Return the listing word for word, as given.
BEGIN Source excerpt
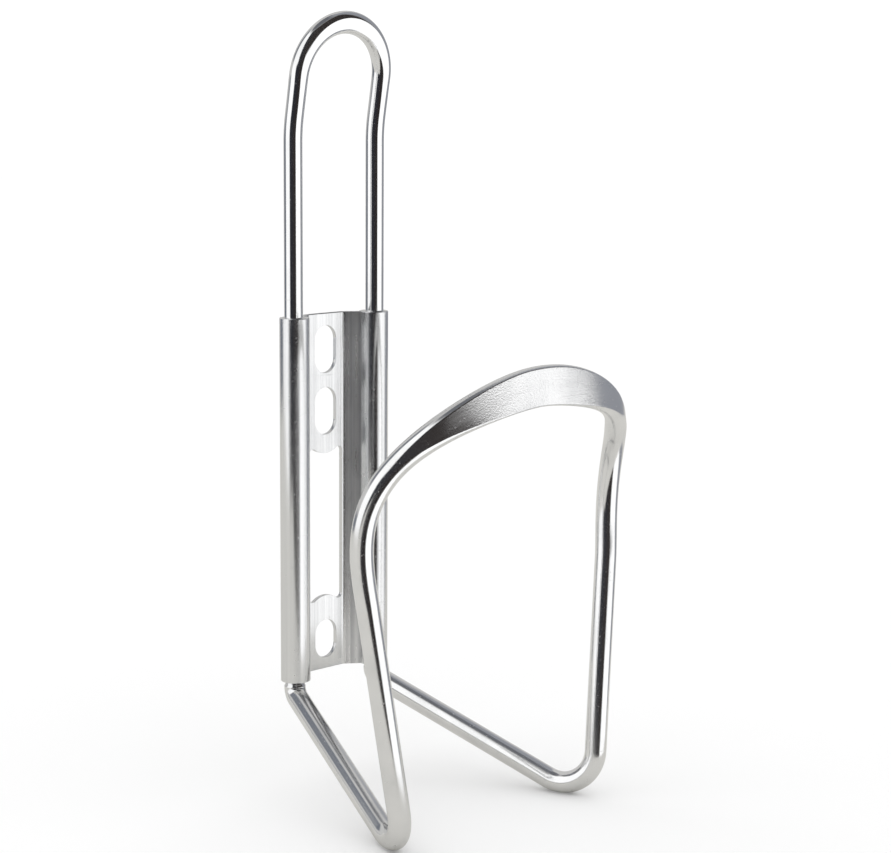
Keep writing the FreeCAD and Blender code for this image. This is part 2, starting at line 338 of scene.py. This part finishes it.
def satin_extrusion():
    """Bright dipped extrusion: die lines up its length, a soft sheen, light handling marks."""
    tint = (0.85, 0.855, 0.86, 1)
    streak_colour = (0.6, 0.605, 0.62, 1)
    # painted shade: the dark colour given to the punched edges' breaks
    painted_edge_shade_colour = (0.2, 0.205, 0.22, 1)
    flange_starts = (6.2 * mm, 7.2 * mm)   # each mask fades between two distances from x = 0
    flange_ends = (10.2 * mm, 10.8 * mm)
    punching_ends = (5.95 * mm, 6.1 * mm)
    line_depth = 0.02 * mm
    material, tree, shader = bright_metal("satin_extrusion", tint)
    coordinates = add_node(tree, "ShaderNodeTexCoord")
    place = coordinates.outputs["Object"]
    lines = add_node(tree, "ShaderNodeGroup", node_tree=drawn_lines)
    tree.links.new(place, lines.inputs["Along Z"])
    lines.inputs["Lines per metre"].default_value = 5200.0
    marks = add_node(tree, "ShaderNodeGroup", node_tree=handling_marks)
    tree.links.new(place, marks.inputs["Vector"])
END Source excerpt
## Full answer
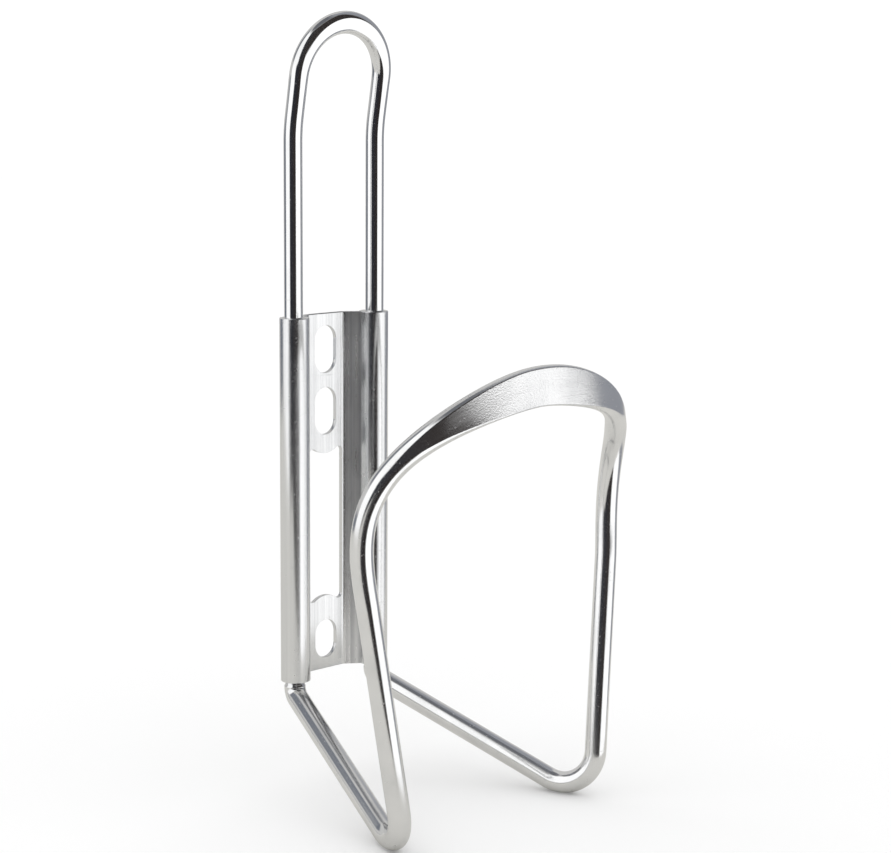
Keep writing the FreeCAD and Blender code for this image. This is part 2, starting at line 338 of scene.py. This part finishes it.
def satin_extrusion():
    """Bright dipped extrusion: die lines up its length, a soft sheen, light handling marks."""
    tint = (0.85, 0.855, 0.86, 1)
    streak_colour = (0.6, 0.605, 0.62, 1)
    # painted shade: the dark colour given to the punched edges' breaks
    painted_edge_shade_colour = (0.2, 0.205, 0.22, 1)
    flange_starts = (6.2 * mm, 7.2 * mm)   # each mask fades between two distances from x = 0
    flange_ends = (10.2 * mm, 10.8 * mm)
    punching_ends = (5.95 * mm, 6.1 * mm)
    line_depth = 0.02 * mm
    material, tree, shader = bright_metal("satin_extrusion", tint)
    coordinates = add_node(tree, "ShaderNodeTexCoord")
    place = coordinates.outputs["Object"]
    lines = add_node(tree, "ShaderNodeGroup", node_tree=drawn_lines)
    tree.links.new(place, lines.inputs["Along Z"])
    lines.inputs["Lines per metre"].default_value = 5200.0
    marks = add_node(tree, "ShaderNodeGroup", node_tree=handling_marks)
    tree.links.new(place, marks.inputs["Vector"])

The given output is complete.